Focusing on Green Growth Would Have Boosted Yesterday's growth figures. It's time for the Chancellor to Think Again

The Chancellor should have built upon the solid 1.2% second quarter growth he inherited from Labour last year. Instead he is cutting too far and too fast - hitting families, costing jobs and making it much harder to get the deficit down. We're already borrowing £46 billion more than was expected this year.

Yesterday's growth figures showing the economy grew just 0.2% in the last quarter are very worrying. It confirms that George Osborne's austerity plan simply isn't working. The government needs a Plan B.

The Chancellor should have built upon the solid 1.2% second quarter growth he inherited from Labour last year. Instead he is cutting too far and too fast - hitting families, costing jobs and making it much harder to get the deficit down. We're already borrowing £46 billion more than was expected this year.

Labour's balanced deficit plan would focus on creating jobs, supporting businesses and fostering innovation. Of course we need tough decisions on tax and spending cuts, but the fastest way to get the deficit down is to combine sensible spending reductions with solid economic growth.

It's not just Labour calling for the Government to change course. In June, 52 of the UK's leading economists called for a plan B. They said the Chancellor's economic policies were 'self-defeating' and is 'likely to result in a lot more pain and a lot less gain'.

They called for a 'strategy for sustainable growth'. One part of this suggested plan was to focus on the low carbon economy - something this Government hasn't done.

It's estimated that over £100 billion will be spent on renewables and clean energy across the globe next year alone. Ministers should be providing the market certainty for green businesses to invest in the British economy. If they do, hundreds of thousands of jobs could be created, increasing revenues and driving growth as a result.

Instead of providing certainty, the Government has withdrawn support. Cutting 40% of the Carbon Trust's funding of green R&D, dithering over the Green Investment Bank, and unexpectedly removing Feed-in-Tariff incentives for solar power, making medium scale school, hospital and community projects unviable. A move which Howard Johns, chairman of the Solar Trade Association, said will cripple the UK's fledgling solar industry.

As a result of this approach, industry has lost confidence in Minister's ability to manage the low carbon economy.

In Ernst & Young's latest quarterly survey, only 8% of renewable industry professionals said that they were optimistic that the Government would establish the conditions for success in the next 12 months.

A good industrial policy gives entrepreneurs and investors the confidence, certainty and support to establish and grow businesses. This Tory-led Government has done the opposite and now we are going backwards.
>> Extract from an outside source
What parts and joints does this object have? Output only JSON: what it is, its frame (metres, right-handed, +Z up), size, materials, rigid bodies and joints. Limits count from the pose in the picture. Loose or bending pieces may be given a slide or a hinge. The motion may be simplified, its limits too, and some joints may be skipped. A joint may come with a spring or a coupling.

In March, a report by the respected US Pew Environment Group showed the UK fell from being third in the world in green growth investment, to only 13th place, over the past year. This means we now rank behind emerging economies such as Brazil, India and China.

The report blamed this fall down on "a sharp decline in offshore wind energy investments and uncertainty surrounding [government] policy".

In the wind sector, we were once a world leader. Now we have been overtaken by countries such as Denmark, which has won half of the global market in wind turbines, boosting the Danish exchequer by £2.7 billion a year.

Other countries are powering ahead. We can't afford to miss out. For example, a recent report in the Financial Times suggested that in the same week that the Chinese premier was in London signing trade deals worth $2.2 billion, China and Germany signed trade deals on carbon capture technology and electric vehicles worth about $15 billion.

In the face of this decline, where is the plan to bolster tax receipts by encouraging low carbon start ups, fostering innovation and creating jobs in high tech manufacturing? The government doesn't have one.

The Government's 'Plan for Growth' released on the same day as the Budget, treated green growth as an afterthought. The document is 126 pages long but just three of them were dedicated to the low carbon economy.

We were promised the 'Green Economy Roadmap'. Don't worry if you've not heard of it, I've spoken to government ministers who haven't either. We are still waiting for it.

Business minister Mark Prisk has been talking about this joint BIS, DECC and DEFRA initiative since last autumn. It was meant to be published in April. Now it's nearly August and we still don't have it. It's incredible that after more than a year this government has been unable to publish any strategy for building a British green economy.

This needs to change and it needs to change quickly. It's not right that hardworking tax payers have to pay the cost of government ministers squandering opportunities to create jobs and build the industries of the future.

While in government, Labour introduced the Climate Change Act in 2008 to enshrine carbon targets in law, and to move Britain from a high-carbon to a low-carbon economy. We planned to achieve 40 per cent low-carbon electricity by 2020, and to create thousands of new jobs and apprenticeships in green businesses.

Today's figures show that the Chancellor needs to think again. He should adopt Labour's plans for a temporary cut in VAT to get the economy growing strongly again. Alongside this we need a proper plan for green growth. By unleashing a green revolution for skills and jobs, we could get our economic recovery back on track.